Q: How long does it take to build an AML/CTF programme for an accounting firm?
For a small-to-medium accounting practice with senior staff actively engaged, building a compliant AML/CTF programme typically takes four to eight weeks. The actual timeline depends on the complexity of your services, the diversity of your client base, and available internal resources. Compliance platforms built specifically for Tranche 2 entities can significantly reduce this timeline by guiding firms through each required step with structured workflows and pre-built frameworks tailored to accounting practices.
Q: Do existing clients need to be re-verified when Tranche 2 commences?

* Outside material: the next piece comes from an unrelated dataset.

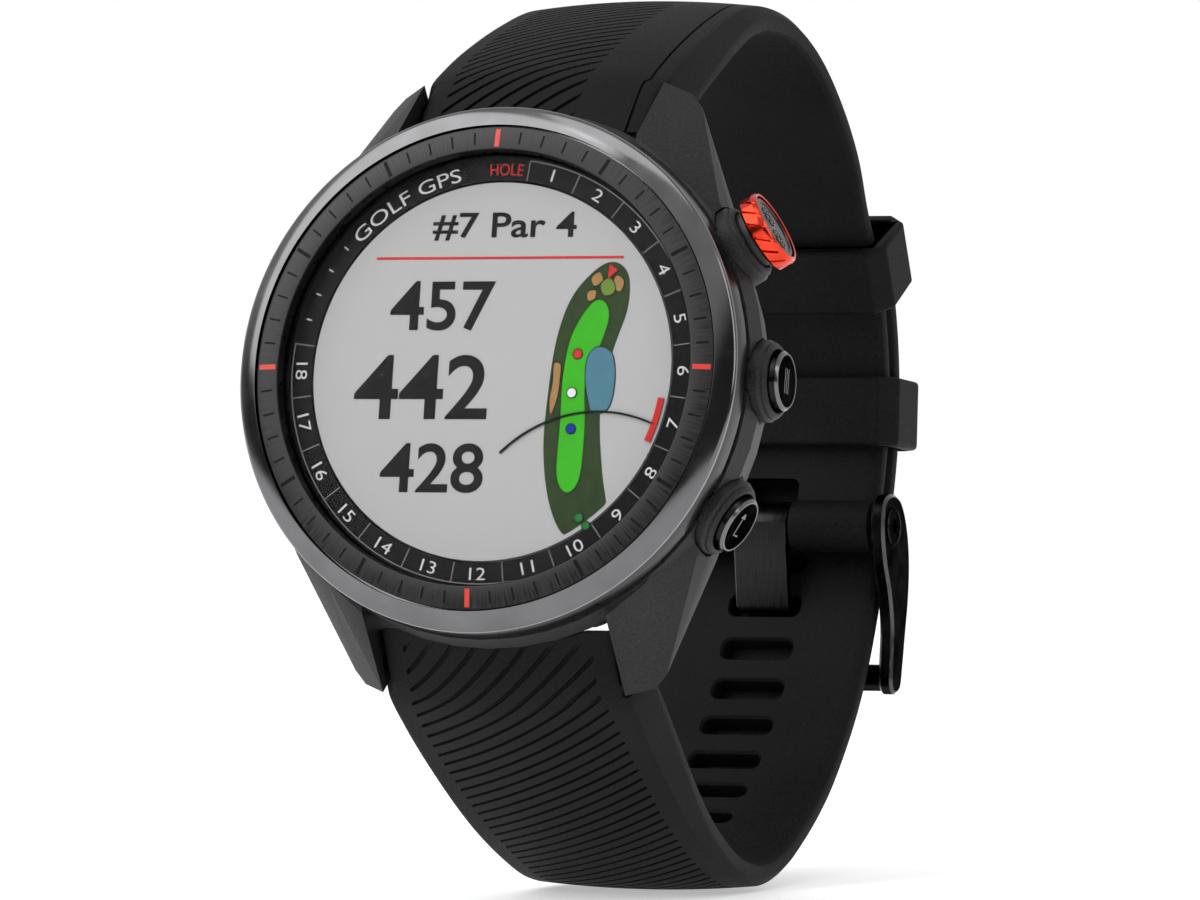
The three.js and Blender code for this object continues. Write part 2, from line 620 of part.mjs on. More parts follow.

Accounting firms are not automatically required to re-verify every existing client from 1 July 2026, but customer due diligence must be applied to all clients to whom you continue providing designated services. For higher-risk existing clients — such as those with complex ownership structures, PEP exposure, or connections to high-risk jurisdictions — enhanced due diligence may be required. A practical approach is a risk-based review of your existing client base, prioritising re-verification for the highest-risk relationships first.
Q: What is a Suspicious Matter Report and when does an accountant need to file one?
A Suspicious Matter Report (SMR) must be submitted to AUSTRAC when an accountant has reasonable grounds to suspect that a matter relates to money laundering, the financing of terrorism, or another serious offence. The threshold is reasonable suspicion — not proof. SMRs must generally be submitted within three business days of forming the suspicion, or within 24 hours where the matter relates to terrorism financing. Accountants are also legally prohibited from tipping off a client that an SMR has been, or will be, lodged.
This is general information only and not a substitute for legal advice.